In 2018, the Victorian Parliament put a cap on political donations – but left loopholes that established political parties can exploit. State independent candidates Paul Hopper and Melissa Lowe went to the High Court to challenge one loophole: that “nominated entities” could give uncapped donations to the major parties while everyone else was limited to about $5,000 per donor.
Mr Hopper and Ms Lowe argued that it goes against the Australian Constitution to limit political donations to independents and minor parties while leaving a loophole for the major parties.
This month, the High Court of Australia agreed, finding the loophole unconstitutional. But the laws were too interwoven for the Court to strike out the loophole. Instead, the Court voided all of Victoria’s political donation laws, leaving it to the democratically elected Victorian Parliament to rebuild them in a fairer and more consistent way.
What was in the Victorian laws?
Victoria’s laws included:
- Donation disclosures, requiring political parties and candidates to publish details of larger donations received.
- High levels of taxpayer funding for political parties and candidates, working out to about $9 per voter.
- A strict donation cap of about $5,000 per donor per four-year electoral cycle. However, the cap has several exceptions (loopholes), including:
- donations from candidates
- contributions from MPs and their staff
- nominated entities
- so-called “membership fees” (which can be as high as $250,000) and
- “affiliation fees” from associated entities.
- A ban on foreign donations
Three years ago, Australia Institute research identified that these laws were unfair, actually serving to concentrate political financial power instead of distributing it.
There has already been one state election under those laws. The next Victorian state election is this November.
What is a nominated entity?
A nominated entity is an organisation with a special relationship with a political party that is allowed to donate to that party beyond the donation cap that applies to everyone else.
Three jurisdictions brought in nominated entities at the same time they brought in donation caps: Victoria, South Australia, and the Commonwealth. So far, only Victoria’s have been challenged in court.
Victorian-nominated entities contributed millions of dollars to Labor, the Liberal, and the Nationals, while Victorian voters were capped at about $5,000 each.
Nominated entities are not the only problem with donation restrictions
Australia Institute research shows that nominated entities are only the tip of the iceberg when it comes to unfair donation restrictions – whether in Victoria, South Australia, or federally.
Other examples include “donation splitting” by federal parties with multiple branches, where each branch receives a donation just below the cap; levies charged by Victorian parties on staff and MPs that sit outside donation caps; and special administrative funding in South Australia, some of which can be used for electoral purposes.
What might happen next?
The Victorian Parliament will want to reintroduce some political donation regulations before the November election.
The safest option would be for the Parliament to just reintroduce donation disclosure laws. Transparency around who is funding parties and candidates would allow Victorian voters to make up their own minds.

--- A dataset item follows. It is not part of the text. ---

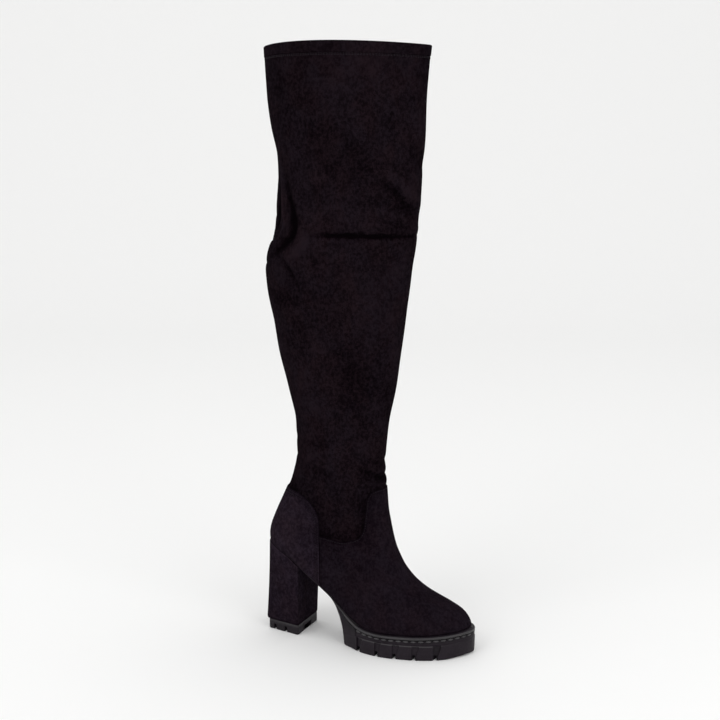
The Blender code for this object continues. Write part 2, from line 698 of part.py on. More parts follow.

There is no great danger in abandoning donation caps, at least for this year’s election. Of the 60 state elections in Victoria’s history, 59 were fought without donation caps – and they include some of the state’s most competitive, policy-driven, and vibrant elections.
The worst thing the Parliament could do is simply reintroduce the old laws, including the $5,000 donation cap, but with the nominated entity loophole excluded. This would be a missed opportunity. It could also leave them open to another constitutional challenge, because although the court only examined the nominated entity loophole, nominated entities are just one of the ways in which the rules unfairly favoured the major parties.
The Australia Institute has proposed a fairer form of donation cap, called the “mega-donor cap”. This still allows for private fundraising but limits the total financial influence that any one donor can have. A “mega-donor cap” would also close off one remaining loophole in conventional donation caps: that wealthy donors can split donations across many like-minded parties, provided each one comes under the cap.
Other jurisdictions are vulnerable too
South Australia and the federal parliament have also adopted donation restrictions with a nominated entity loophole – raising concerns that their schemes are unconstitutional too.
Neither the Albanese Government federally nor the Malinauskas Government in South Australia allowed a parliamentary inquiry before rushing donation restrictions through – despite 35,000 Australians saying any major change to election law should go to a parliamentary inquiry.
Now the federal laws are the subject of a constitutional challenge from former independent parliamentarians Zoe Daniel and Rex Patrick.
Parliamentary inquiries could have made these laws fairer from the outset, instead of leaving it to expensive litigation in the courts.